International Desk, Dec 7 (EFE).- The sister of Iranian Supreme Leader Ali Khamenei has expressed hope that the “tyranny that rules Iran” will be ousted soon as violent protests swept the nation for months.
In a letter published by her son, Mahmoud Moradkhani, who currently lives in France, Badri Hoseini Khamenei prays “to see the victory of the people” in the Islamic republic.
Khamenei’s sister resides in Tehran. Her daughter, Farideh Moradkhani, was arrested in late November for criticizing the Iranian leader.
Farideh Moradkhani, a well-known rights activist, has denounced the police crackdown against Iranian protesters.
She was arrested when she went to the prosecutor’s office to serve a court order.
She has been in prison in the past over her opposition to the Islamic republic.
Badri’s husband, Ali Tehrani, has also been in jail for his alleged anti-regime activities.
“The regime of the Islamic Republic of Khomeini and Ali Khamenei has brought nothing but suffering and oppression to Iran and the Iranians. The people of Iran deserve freedom and prosperity, and their uprising is legitimate and necessary to achieve their rights,” the supreme leader’s sister wrote in the letter.
“My brother (Khamenei) does not listen to the voice of the people and mistakenly considers that the voice of his mercenaries and money grabbers is the voice of the Iranian people,” she said.
She said he had tried to take people’s concerns to her brother, but he did not listen.

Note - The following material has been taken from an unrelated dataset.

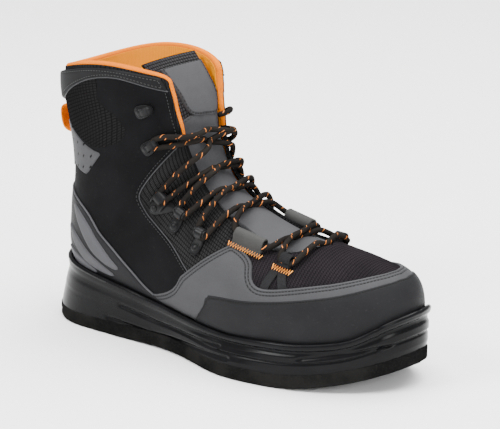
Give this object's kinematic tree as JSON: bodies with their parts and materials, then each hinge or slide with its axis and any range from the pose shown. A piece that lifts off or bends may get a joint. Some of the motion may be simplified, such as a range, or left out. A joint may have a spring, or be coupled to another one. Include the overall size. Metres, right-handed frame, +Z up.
{
  "type": "wading boot",
  "caption": "Laced ankle-high wading boot for the right foot, with a thick cupped midsole and a flat felt sole.",
  "frame": {"origin": "on the ground, in the middle of the boot's length and width", "axes": "+X to the toe, +Y to the inner (medial) side of the foot, +Z up"},
  "size_m": [0.318, 0.1177, 0.2149],
  "materials": {
    "felt_black": "matt felt",
    "rubber_black": "semi-gloss",
    "foam_orange": "matt textile on foam",
    "mesh_black": "woven mesh",
    "textile_grey": "matt textile",
    "rubber_dark_grey": "satin",
    "synthetic_grey": "satin coated",
    "synthetic_black": "satin coated",
    "rubber_grey": "satin",
    "rubber_mid_grey": "satin",
    "synthetic_dark_grey": "satin coated",
    "webbing_dark": "woven tape",
    "webbing_grey": "woven tape",
    "metal_black": "satin black",
    "hook_black": "satin black",
    "webbing_orange": "woven tape",
    "lace_black": "round braid"
  },
  "bodies": {
    "root": {"outsole_felt": "felt_black", "midsole": "rubber_black", "insole": "foam_orange", "upper": "mesh_black", "tongue": "textile_grey", "toe_rand": "rubber_dark_grey", "forefoot_overlay": "synthetic_grey", "shaft_panel": "synthetic_black", "heel_counter": "rubber_grey", "ankle_patch": "synthetic_grey", "collar_cuff": "synthetic_dark_grey", "pull_loop": "webbing_orange", "counter_fin_1_lateral": "rubber_mid_grey", "counter_fin_2_lateral": "rubber_mid_grey", "counter_fin_3_lateral": "rubber_mid_grey", "low_loop_lateral": "webbing_dark", "tunnel_loop_lateral": "webbing_grey", "lace_guide_1_lateral": "metal_black", "lace_guide_2_lateral": "metal_black", "lock_hook_lateral": "hook_black", "speed_hook_1_lateral": "hook_black", "speed_hook_2_lateral": "hook_black", "counter_fin_1_medial": "rubber_mid_grey", "counter_fin_2_medial": "rubber_mid_grey", "counter_fin_3_medial": "rubber_mid_grey", "low_loop_medial": "webbing_dark", "tunnel_loop_medial": "webbing_grey", "lace_guide_1_medial": "metal_black", "lace_guide_2_medial": "metal_black", "lock_hook_medial": "hook_black", "speed_hook_1_medial": "hook_black", "speed_hook_2_medial": "hook_black", "lace_bar_low": "lace_black", "lace_cross_1": "lace_black", "lace_cross_2": "lace_black", "lace_cross_3": "lace_black", "lace_cross_4": "lace_black", "lace_cross_5": "lace_black", "lace_bar_top": "lace_black"}
  },
  "joints": []
}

“After seeing that he did not listen and continued the path of (Ayatollah) Khomeini by suppressing and killing innocent people, I cut off my relationship with him,” she said.

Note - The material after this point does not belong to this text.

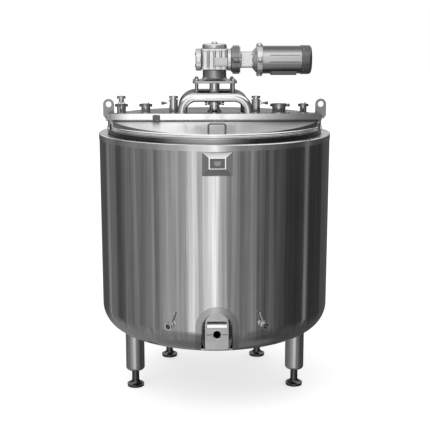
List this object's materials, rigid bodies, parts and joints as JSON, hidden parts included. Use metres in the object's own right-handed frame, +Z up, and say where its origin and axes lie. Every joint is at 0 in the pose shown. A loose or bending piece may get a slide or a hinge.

“I oppose my brother’s actions and express my sympathy for all the mothers who mourn the crimes of the regime – from the time of Khomeini to the current era of Ali Khamenei’s despotic caliphate.”

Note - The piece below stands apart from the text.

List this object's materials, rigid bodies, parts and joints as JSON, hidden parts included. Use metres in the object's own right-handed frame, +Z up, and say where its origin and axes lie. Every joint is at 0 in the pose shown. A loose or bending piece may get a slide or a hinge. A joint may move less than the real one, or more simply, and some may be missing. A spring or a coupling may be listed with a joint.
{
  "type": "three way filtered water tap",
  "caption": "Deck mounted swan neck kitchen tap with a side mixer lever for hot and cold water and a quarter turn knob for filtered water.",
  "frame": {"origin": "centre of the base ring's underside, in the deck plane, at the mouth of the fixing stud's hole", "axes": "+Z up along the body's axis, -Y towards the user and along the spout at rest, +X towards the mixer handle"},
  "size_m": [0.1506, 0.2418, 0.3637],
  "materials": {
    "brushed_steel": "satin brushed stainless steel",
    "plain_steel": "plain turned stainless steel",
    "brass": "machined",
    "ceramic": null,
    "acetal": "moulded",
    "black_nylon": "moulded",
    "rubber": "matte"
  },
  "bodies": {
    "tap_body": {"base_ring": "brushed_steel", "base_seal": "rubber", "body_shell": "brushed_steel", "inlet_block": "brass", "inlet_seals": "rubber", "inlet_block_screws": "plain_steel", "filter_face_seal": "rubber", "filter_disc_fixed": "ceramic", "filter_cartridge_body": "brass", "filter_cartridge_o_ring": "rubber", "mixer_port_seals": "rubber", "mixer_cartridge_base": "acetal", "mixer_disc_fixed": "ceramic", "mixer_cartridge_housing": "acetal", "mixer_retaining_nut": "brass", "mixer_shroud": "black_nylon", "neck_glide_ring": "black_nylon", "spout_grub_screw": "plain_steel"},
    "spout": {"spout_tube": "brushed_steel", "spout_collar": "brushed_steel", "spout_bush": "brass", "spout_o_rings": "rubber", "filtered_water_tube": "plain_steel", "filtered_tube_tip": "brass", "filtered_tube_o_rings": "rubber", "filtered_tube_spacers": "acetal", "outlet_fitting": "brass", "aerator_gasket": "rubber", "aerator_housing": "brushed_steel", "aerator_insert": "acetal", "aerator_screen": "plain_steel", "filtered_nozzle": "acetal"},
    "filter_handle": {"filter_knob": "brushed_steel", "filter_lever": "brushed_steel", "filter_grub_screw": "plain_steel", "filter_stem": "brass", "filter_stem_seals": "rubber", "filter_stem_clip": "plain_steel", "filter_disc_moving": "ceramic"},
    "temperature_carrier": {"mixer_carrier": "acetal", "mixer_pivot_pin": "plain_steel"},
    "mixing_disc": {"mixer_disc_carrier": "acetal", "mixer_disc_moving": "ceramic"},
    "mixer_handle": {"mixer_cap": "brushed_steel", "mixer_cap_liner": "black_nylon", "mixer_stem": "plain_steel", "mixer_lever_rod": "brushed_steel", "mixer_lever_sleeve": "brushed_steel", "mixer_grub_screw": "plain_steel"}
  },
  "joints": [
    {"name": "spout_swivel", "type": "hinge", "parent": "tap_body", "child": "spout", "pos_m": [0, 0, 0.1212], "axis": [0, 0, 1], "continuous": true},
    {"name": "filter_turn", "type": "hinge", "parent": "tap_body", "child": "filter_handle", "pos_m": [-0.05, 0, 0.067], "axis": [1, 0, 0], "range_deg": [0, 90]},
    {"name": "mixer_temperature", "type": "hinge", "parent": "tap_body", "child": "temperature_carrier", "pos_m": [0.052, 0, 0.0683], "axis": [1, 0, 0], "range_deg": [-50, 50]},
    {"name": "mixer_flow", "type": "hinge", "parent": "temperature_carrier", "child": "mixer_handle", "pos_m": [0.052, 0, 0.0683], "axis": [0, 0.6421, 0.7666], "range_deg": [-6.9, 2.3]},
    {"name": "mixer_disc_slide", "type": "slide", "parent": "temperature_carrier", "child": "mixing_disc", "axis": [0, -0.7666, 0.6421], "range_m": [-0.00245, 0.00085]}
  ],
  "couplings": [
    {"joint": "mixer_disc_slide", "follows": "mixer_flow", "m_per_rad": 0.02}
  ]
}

She said the Revolutionary Guards and Ali Khamenei’s mercenaries “must lay down their arms as soon as possible and unite with the people before it is too late.”
Nationwide protests sparked by the alleged death in detention of Kurdish woman Mahsa Amini, 22, in Tehran on Sep.16 have rocked Iran for months.
Amini was arrested by the morality police on Sep.13 allegedly for not wearing her hijab correctly.
More than 400 people have died in the almost three months of protests.
The security forces arrested at least 2,000 people for inciting and participating in demonstrations.
Six of them have been sentenced to death.
The unrest has escalated into demands for an end to the Islamic Republic, which Ayatollah Khomeini founded in 1979.
Music, alcohol, nightclubs, gambling, mixed sports, and sex outside marriage are not allowed in the Islamic republic.